*PROVIDED DATA:*
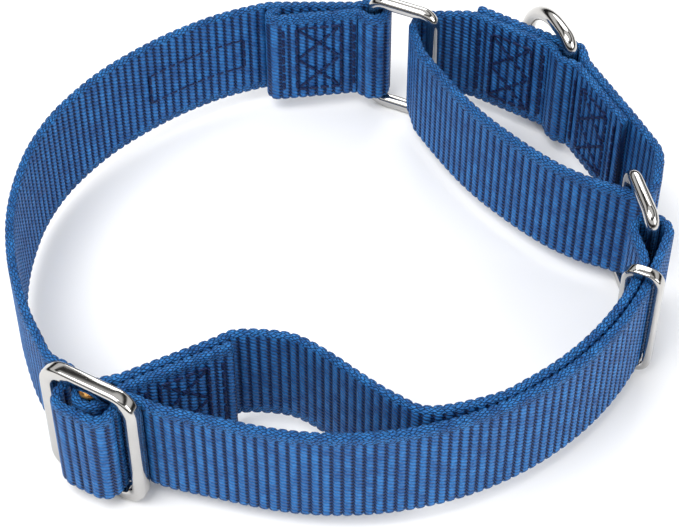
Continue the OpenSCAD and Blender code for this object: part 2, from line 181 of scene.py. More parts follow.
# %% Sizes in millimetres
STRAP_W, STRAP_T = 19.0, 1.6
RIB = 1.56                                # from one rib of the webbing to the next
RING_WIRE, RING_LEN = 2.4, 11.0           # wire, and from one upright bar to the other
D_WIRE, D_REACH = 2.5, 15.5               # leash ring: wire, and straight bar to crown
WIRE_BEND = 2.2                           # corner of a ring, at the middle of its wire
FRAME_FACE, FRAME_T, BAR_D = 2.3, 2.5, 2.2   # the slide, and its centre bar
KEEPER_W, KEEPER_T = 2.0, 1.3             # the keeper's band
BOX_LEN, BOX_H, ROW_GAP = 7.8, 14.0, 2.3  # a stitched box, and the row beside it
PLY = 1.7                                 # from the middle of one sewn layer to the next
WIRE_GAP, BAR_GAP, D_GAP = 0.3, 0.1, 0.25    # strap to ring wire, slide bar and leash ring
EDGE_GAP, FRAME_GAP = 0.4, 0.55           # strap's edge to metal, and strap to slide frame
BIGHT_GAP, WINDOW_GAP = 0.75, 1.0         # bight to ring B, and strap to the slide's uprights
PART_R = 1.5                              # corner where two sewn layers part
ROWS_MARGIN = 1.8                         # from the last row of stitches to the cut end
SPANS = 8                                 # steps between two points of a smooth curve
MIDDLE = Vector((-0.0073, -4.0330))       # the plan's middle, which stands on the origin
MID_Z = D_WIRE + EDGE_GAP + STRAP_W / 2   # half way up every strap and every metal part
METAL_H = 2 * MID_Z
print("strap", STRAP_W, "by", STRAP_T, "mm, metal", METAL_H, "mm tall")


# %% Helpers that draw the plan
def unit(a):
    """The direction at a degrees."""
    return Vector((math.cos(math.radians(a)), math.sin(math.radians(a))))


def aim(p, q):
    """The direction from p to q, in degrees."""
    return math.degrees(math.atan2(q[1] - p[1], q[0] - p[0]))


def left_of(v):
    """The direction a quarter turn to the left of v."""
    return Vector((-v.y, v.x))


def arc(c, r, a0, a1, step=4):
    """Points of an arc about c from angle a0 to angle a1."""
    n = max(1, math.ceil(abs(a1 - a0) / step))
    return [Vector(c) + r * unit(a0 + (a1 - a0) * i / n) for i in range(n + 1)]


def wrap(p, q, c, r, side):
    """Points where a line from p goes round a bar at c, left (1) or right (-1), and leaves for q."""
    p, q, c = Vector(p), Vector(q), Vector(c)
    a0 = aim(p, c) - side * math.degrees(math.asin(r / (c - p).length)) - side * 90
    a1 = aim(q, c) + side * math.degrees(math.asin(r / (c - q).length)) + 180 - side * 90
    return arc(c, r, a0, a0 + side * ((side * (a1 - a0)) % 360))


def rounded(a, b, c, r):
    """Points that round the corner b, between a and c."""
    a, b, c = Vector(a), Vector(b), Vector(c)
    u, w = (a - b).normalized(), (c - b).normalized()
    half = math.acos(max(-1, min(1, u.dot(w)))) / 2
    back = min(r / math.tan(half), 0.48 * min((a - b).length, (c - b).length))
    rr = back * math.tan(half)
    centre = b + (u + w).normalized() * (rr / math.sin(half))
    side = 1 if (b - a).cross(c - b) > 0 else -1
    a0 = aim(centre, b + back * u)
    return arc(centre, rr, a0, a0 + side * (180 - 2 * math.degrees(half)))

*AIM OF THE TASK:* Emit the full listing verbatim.

*SOLUTION TO THIS EXERCISE:*
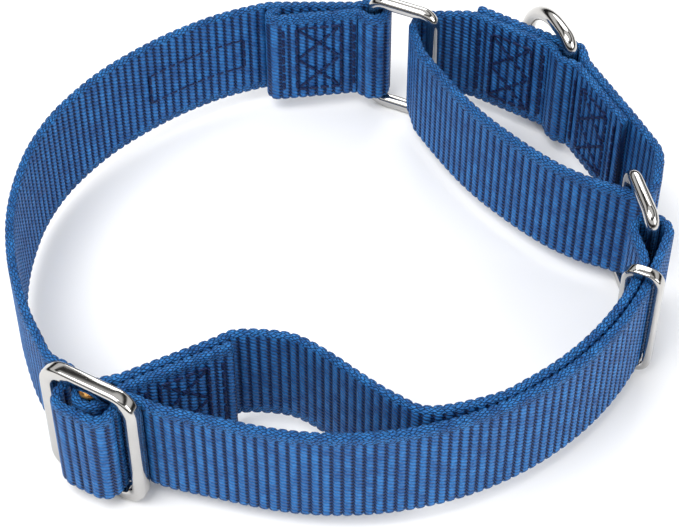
Continue the OpenSCAD and Blender code for this object: part 2, from line 181 of scene.py. More parts follow.
# %% Sizes in millimetres
STRAP_W, STRAP_T = 19.0, 1.6
RIB = 1.56                                # from one rib of the webbing to the next
RING_WIRE, RING_LEN = 2.4, 11.0           # wire, and from one upright bar to the other
D_WIRE, D_REACH = 2.5, 15.5               # leash ring: wire, and straight bar to crown
WIRE_BEND = 2.2                           # corner of a ring, at the middle of its wire
FRAME_FACE, FRAME_T, BAR_D = 2.3, 2.5, 2.2   # the slide, and its centre bar
KEEPER_W, KEEPER_T = 2.0, 1.3             # the keeper's band
BOX_LEN, BOX_H, ROW_GAP = 7.8, 14.0, 2.3  # a stitched box, and the row beside it
PLY = 1.7                                 # from the middle of one sewn layer to the next
WIRE_GAP, BAR_GAP, D_GAP = 0.3, 0.1, 0.25    # strap to ring wire, slide bar and leash ring
EDGE_GAP, FRAME_GAP = 0.4, 0.55           # strap's edge to metal, and strap to slide frame
BIGHT_GAP, WINDOW_GAP = 0.75, 1.0         # bight to ring B, and strap to the slide's uprights
PART_R = 1.5                              # corner where two sewn layers part
ROWS_MARGIN = 1.8                         # from the last row of stitches to the cut end
SPANS = 8                                 # steps between two points of a smooth curve
MIDDLE = Vector((-0.0073, -4.0330))       # the plan's middle, which stands on the origin
MID_Z = D_WIRE + EDGE_GAP + STRAP_W / 2   # half way up every strap and every metal part
METAL_H = 2 * MID_Z
print("strap", STRAP_W, "by", STRAP_T, "mm, metal", METAL_H, "mm tall")


# %% Helpers that draw the plan
def unit(a):
    """The direction at a degrees."""
    return Vector((math.cos(math.radians(a)), math.sin(math.radians(a))))


def aim(p, q):
    """The direction from p to q, in degrees."""
    return math.degrees(math.atan2(q[1] - p[1], q[0] - p[0]))


def left_of(v):
    """The direction a quarter turn to the left of v."""
    return Vector((-v.y, v.x))


def arc(c, r, a0, a1, step=4):
    """Points of an arc about c from angle a0 to angle a1."""
    n = max(1, math.ceil(abs(a1 - a0) / step))
    return [Vector(c) + r * unit(a0 + (a1 - a0) * i / n) for i in range(n + 1)]


def wrap(p, q, c, r, side):
    """Points where a line from p goes round a bar at c, left (1) or right (-1), and leaves for q."""
    p, q, c = Vector(p), Vector(q), Vector(c)
    a0 = aim(p, c) - side * math.degrees(math.asin(r / (c - p).length)) - side * 90
    a1 = aim(q, c) + side * math.degrees(math.asin(r / (c - q).length)) + 180 - side * 90
    return arc(c, r, a0, a0 + side * ((side * (a1 - a0)) % 360))


def rounded(a, b, c, r):
    """Points that round the corner b, between a and c."""
    a, b, c = Vector(a), Vector(b), Vector(c)
    u, w = (a - b).normalized(), (c - b).normalized()
    half = math.acos(max(-1, min(1, u.dot(w)))) / 2
    back = min(r / math.tan(half), 0.48 * min((a - b).length, (c - b).length))
    rr = back * math.tan(half)
    centre = b + (u + w).normalized() * (rr / math.sin(half))
    side = 1 if (b - a).cross(c - b) > 0 else -1
    a0 = aim(centre, b + back * u)
    return arc(centre, rr, a0, a0 + side * (180 - 2 * math.degrees(half)))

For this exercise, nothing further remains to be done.